+++ Material to process +++

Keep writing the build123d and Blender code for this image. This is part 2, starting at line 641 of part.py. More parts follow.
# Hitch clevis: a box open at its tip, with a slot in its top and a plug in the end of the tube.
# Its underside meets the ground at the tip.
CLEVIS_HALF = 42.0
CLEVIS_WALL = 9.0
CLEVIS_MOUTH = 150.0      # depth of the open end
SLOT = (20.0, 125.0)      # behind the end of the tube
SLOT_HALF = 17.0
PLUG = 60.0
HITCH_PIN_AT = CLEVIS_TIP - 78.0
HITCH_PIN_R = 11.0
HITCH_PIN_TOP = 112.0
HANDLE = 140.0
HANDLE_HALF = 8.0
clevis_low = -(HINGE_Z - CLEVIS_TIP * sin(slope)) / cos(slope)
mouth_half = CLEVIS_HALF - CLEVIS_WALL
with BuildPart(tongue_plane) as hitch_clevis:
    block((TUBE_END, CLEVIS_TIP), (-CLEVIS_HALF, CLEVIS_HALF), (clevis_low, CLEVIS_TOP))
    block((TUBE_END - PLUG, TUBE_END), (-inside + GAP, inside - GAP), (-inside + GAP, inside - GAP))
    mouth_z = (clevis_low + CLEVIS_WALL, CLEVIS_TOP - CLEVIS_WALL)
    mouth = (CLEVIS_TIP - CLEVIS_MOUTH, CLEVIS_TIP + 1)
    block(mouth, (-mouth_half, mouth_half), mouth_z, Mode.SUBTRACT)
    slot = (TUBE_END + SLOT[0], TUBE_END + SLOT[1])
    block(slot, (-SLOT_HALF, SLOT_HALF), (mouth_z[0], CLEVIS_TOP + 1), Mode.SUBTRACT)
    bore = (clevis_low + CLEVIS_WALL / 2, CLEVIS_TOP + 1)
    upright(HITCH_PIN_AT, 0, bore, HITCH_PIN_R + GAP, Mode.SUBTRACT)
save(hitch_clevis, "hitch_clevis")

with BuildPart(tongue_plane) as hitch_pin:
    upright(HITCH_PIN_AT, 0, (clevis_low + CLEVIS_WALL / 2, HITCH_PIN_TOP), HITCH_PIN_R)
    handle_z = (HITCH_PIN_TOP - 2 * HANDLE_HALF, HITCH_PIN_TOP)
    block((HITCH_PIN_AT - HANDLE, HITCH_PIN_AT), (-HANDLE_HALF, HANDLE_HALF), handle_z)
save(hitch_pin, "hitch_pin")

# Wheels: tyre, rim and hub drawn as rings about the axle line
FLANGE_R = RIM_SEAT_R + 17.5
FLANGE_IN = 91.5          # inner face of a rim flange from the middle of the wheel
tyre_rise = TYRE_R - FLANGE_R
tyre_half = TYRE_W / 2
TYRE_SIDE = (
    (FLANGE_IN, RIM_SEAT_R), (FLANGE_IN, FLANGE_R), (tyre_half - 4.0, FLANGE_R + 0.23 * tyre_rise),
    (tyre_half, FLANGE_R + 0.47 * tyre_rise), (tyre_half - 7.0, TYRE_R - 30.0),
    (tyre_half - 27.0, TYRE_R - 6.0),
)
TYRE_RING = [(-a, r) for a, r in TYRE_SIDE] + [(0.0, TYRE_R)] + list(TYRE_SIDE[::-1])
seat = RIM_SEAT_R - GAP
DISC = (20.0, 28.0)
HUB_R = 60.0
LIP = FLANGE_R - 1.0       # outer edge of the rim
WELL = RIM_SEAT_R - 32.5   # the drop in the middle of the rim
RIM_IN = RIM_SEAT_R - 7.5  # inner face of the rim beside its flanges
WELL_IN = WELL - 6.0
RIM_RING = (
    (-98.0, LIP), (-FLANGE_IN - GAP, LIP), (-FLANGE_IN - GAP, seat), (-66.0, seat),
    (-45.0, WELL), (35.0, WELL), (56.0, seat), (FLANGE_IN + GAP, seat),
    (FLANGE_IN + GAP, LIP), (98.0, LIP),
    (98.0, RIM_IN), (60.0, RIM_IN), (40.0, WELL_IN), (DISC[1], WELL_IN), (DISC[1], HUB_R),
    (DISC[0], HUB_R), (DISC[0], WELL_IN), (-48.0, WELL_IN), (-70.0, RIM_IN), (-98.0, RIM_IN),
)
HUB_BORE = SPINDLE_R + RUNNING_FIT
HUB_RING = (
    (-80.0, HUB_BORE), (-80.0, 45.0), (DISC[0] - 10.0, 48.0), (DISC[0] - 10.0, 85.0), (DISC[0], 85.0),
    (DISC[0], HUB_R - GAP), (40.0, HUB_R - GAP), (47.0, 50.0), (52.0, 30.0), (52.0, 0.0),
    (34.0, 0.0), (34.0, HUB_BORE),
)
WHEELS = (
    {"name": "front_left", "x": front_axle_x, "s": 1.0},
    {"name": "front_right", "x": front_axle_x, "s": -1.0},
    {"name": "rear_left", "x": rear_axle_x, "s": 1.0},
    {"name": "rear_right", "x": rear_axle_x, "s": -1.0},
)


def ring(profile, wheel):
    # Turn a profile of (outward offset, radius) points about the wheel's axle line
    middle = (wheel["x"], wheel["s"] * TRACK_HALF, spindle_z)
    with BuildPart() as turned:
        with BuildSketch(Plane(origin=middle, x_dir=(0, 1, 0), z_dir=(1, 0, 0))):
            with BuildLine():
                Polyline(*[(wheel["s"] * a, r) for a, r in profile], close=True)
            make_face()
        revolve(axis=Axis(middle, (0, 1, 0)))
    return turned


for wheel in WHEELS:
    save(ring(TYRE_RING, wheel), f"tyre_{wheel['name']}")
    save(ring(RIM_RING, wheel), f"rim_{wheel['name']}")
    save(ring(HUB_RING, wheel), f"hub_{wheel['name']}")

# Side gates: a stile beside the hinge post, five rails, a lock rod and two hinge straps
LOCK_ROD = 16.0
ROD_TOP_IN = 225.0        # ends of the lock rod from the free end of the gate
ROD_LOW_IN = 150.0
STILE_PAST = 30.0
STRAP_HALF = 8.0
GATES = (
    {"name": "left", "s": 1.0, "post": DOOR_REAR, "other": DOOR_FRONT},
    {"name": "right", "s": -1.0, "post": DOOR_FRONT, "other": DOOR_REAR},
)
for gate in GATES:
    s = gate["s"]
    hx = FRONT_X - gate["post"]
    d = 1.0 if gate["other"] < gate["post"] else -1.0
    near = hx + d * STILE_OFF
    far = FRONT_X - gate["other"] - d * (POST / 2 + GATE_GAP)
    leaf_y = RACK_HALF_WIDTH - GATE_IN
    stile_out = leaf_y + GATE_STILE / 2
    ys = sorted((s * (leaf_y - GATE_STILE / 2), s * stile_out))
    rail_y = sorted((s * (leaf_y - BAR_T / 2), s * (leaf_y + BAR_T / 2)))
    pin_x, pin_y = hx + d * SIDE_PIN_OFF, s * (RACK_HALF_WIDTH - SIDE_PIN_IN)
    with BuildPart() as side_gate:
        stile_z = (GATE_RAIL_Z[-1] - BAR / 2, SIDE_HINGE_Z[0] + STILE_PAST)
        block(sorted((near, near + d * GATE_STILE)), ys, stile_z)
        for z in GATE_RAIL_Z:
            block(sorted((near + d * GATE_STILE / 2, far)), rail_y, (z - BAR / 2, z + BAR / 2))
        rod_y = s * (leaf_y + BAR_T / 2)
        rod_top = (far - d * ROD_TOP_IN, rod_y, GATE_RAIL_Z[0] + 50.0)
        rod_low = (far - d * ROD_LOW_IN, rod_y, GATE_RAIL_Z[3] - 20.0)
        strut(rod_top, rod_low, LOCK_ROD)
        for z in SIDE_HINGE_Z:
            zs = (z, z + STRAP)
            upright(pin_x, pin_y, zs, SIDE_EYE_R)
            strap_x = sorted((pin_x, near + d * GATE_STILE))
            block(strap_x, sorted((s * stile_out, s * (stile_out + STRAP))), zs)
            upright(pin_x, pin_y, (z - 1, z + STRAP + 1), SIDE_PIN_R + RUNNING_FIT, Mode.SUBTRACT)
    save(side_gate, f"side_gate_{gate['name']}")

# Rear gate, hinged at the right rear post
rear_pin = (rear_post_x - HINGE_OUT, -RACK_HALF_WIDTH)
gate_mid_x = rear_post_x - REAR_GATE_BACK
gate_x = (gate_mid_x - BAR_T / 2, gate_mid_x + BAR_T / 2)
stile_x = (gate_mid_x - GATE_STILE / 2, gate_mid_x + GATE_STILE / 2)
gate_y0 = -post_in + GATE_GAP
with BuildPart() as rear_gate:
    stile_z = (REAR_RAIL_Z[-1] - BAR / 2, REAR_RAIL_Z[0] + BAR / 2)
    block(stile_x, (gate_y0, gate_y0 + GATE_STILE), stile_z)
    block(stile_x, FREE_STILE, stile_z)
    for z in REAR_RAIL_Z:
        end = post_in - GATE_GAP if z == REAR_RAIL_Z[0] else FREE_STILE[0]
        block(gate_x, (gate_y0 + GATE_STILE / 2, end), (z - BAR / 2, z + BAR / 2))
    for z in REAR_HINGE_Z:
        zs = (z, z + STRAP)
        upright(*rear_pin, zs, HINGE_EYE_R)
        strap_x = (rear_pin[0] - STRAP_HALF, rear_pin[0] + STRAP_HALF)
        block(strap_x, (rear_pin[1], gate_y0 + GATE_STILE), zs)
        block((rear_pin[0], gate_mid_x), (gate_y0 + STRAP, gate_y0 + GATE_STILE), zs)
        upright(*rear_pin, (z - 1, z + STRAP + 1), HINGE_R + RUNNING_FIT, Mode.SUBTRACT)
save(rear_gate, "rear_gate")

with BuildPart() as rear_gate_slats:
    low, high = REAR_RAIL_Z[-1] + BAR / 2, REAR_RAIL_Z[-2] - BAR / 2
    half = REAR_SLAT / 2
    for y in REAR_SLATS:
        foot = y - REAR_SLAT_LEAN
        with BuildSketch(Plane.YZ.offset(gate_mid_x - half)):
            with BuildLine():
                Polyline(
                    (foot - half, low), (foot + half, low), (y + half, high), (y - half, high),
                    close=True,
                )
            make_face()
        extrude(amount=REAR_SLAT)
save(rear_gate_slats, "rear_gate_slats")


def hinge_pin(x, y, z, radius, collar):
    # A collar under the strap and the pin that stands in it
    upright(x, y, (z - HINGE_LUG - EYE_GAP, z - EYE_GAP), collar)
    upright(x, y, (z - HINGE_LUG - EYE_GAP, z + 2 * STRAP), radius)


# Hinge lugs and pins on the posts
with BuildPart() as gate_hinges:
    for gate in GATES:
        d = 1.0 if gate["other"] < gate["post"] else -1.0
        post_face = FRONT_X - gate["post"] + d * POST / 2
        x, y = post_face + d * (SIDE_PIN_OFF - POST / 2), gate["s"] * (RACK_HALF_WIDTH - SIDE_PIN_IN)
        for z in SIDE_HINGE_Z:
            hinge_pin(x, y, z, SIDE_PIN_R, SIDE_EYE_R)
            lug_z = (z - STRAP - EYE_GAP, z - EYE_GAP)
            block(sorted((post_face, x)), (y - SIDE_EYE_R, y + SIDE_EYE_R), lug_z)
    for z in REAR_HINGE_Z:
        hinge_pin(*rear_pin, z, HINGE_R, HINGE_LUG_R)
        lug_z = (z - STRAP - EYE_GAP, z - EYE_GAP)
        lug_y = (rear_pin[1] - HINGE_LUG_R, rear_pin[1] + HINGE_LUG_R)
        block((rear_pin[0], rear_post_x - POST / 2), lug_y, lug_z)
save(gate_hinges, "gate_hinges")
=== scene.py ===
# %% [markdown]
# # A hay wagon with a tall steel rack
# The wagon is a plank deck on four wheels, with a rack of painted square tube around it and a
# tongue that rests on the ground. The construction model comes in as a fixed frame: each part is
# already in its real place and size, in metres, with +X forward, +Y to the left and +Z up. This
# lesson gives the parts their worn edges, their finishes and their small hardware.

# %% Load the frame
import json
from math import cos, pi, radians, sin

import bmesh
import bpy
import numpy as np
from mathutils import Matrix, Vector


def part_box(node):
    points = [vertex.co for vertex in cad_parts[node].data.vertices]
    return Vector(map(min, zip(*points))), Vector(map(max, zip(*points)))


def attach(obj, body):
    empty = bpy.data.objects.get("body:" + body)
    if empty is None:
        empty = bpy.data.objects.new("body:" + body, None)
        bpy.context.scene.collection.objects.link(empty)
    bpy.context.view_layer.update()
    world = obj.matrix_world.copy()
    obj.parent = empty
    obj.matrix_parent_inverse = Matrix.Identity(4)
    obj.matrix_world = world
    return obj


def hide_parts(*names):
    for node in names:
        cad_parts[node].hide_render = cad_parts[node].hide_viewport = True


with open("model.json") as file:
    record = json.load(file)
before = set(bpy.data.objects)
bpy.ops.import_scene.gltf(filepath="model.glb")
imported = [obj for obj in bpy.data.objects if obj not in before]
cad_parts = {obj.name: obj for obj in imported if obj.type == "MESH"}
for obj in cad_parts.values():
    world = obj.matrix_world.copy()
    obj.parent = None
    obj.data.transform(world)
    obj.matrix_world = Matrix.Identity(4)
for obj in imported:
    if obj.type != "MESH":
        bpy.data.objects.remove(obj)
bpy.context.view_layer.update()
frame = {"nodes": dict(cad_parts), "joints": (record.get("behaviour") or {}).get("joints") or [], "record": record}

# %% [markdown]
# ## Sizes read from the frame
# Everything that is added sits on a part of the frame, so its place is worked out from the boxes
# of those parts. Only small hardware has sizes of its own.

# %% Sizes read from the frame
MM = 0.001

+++
+++ Material to process +++

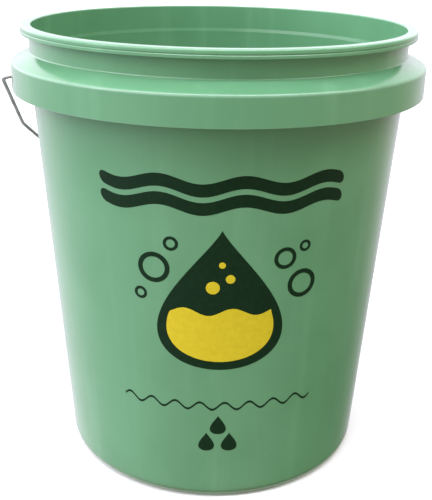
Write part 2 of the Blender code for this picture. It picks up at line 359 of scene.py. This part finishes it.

+++
+++ Material to process +++

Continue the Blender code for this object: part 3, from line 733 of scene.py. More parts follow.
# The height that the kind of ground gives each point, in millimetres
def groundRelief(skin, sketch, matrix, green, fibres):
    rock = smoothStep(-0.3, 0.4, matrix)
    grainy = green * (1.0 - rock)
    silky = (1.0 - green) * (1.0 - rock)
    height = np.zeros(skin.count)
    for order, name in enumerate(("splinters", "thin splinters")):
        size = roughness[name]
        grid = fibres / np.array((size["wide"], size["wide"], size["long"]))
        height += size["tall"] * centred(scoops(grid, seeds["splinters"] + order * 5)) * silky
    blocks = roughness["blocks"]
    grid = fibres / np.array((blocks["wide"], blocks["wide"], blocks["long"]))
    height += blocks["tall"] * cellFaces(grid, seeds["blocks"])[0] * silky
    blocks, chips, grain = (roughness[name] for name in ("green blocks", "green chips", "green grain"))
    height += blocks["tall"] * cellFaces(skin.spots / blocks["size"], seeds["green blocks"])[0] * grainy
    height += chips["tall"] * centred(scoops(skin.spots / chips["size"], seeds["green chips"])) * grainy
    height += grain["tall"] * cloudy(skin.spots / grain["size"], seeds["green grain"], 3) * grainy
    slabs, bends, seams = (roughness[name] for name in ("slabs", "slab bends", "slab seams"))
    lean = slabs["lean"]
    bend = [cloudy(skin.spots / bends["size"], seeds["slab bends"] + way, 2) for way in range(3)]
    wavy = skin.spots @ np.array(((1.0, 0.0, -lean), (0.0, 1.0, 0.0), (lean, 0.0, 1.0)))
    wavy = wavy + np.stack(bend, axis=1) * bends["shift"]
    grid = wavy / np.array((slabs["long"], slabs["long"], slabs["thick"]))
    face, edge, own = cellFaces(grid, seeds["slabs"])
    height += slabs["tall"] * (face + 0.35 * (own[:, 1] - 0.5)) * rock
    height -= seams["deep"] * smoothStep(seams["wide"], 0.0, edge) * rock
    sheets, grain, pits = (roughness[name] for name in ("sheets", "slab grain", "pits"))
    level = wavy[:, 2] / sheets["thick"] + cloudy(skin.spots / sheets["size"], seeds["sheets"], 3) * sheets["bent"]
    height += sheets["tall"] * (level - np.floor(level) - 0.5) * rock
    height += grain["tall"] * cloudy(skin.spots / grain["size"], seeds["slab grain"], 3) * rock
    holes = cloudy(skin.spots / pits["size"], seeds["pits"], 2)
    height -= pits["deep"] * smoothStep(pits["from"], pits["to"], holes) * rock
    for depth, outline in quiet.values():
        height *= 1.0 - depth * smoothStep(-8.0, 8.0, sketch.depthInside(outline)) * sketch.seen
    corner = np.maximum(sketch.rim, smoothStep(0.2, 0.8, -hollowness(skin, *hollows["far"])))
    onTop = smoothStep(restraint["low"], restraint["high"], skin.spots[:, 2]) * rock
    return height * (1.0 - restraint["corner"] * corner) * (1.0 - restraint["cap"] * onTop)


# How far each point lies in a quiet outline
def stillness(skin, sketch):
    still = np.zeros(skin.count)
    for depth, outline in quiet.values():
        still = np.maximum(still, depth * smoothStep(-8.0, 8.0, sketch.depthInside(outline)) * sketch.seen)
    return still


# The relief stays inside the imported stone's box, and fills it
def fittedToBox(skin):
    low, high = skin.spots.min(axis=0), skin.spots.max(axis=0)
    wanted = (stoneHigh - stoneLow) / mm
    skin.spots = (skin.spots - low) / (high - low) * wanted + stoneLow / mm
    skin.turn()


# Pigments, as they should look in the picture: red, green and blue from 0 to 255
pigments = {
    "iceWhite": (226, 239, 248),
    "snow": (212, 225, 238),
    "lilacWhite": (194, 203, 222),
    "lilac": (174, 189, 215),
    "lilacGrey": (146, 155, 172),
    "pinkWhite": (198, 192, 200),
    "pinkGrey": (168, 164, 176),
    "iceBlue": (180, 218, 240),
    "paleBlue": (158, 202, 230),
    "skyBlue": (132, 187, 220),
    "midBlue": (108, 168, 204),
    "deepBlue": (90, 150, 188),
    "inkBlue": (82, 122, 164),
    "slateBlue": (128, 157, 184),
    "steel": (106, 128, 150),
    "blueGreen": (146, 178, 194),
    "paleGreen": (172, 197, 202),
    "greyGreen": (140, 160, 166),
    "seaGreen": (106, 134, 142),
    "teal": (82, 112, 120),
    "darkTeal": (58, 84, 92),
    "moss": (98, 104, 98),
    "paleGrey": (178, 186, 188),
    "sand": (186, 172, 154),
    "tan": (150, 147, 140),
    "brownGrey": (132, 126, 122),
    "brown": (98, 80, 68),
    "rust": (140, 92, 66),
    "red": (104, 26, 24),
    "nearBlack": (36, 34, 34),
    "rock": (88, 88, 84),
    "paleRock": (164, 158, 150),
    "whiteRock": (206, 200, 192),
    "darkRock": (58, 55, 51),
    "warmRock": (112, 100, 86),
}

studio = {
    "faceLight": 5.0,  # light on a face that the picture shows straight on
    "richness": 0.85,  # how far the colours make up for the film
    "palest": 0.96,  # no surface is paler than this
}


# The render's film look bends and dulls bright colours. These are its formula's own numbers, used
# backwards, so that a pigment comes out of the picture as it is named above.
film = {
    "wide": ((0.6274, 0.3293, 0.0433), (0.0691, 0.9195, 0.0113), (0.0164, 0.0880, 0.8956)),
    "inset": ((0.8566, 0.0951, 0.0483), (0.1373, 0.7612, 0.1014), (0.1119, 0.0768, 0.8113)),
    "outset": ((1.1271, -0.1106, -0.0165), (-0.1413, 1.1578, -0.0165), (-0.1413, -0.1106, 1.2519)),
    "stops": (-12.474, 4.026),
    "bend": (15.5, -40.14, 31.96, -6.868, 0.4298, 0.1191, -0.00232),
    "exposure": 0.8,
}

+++

## Set problem
Gather all lines with the string "picture" from the data.

## Answer below
Write part 2 of the Blender code for this picture. It picks up at line 359 of scene.py. This part finishes it.
# Pigments, as they should look in the picture: red, green and blue from 0 to 255
    "faceLight": 5.0,  # light on a face that the picture shows straight on
# backwards, so that a pigment comes out of the picture as it is named above.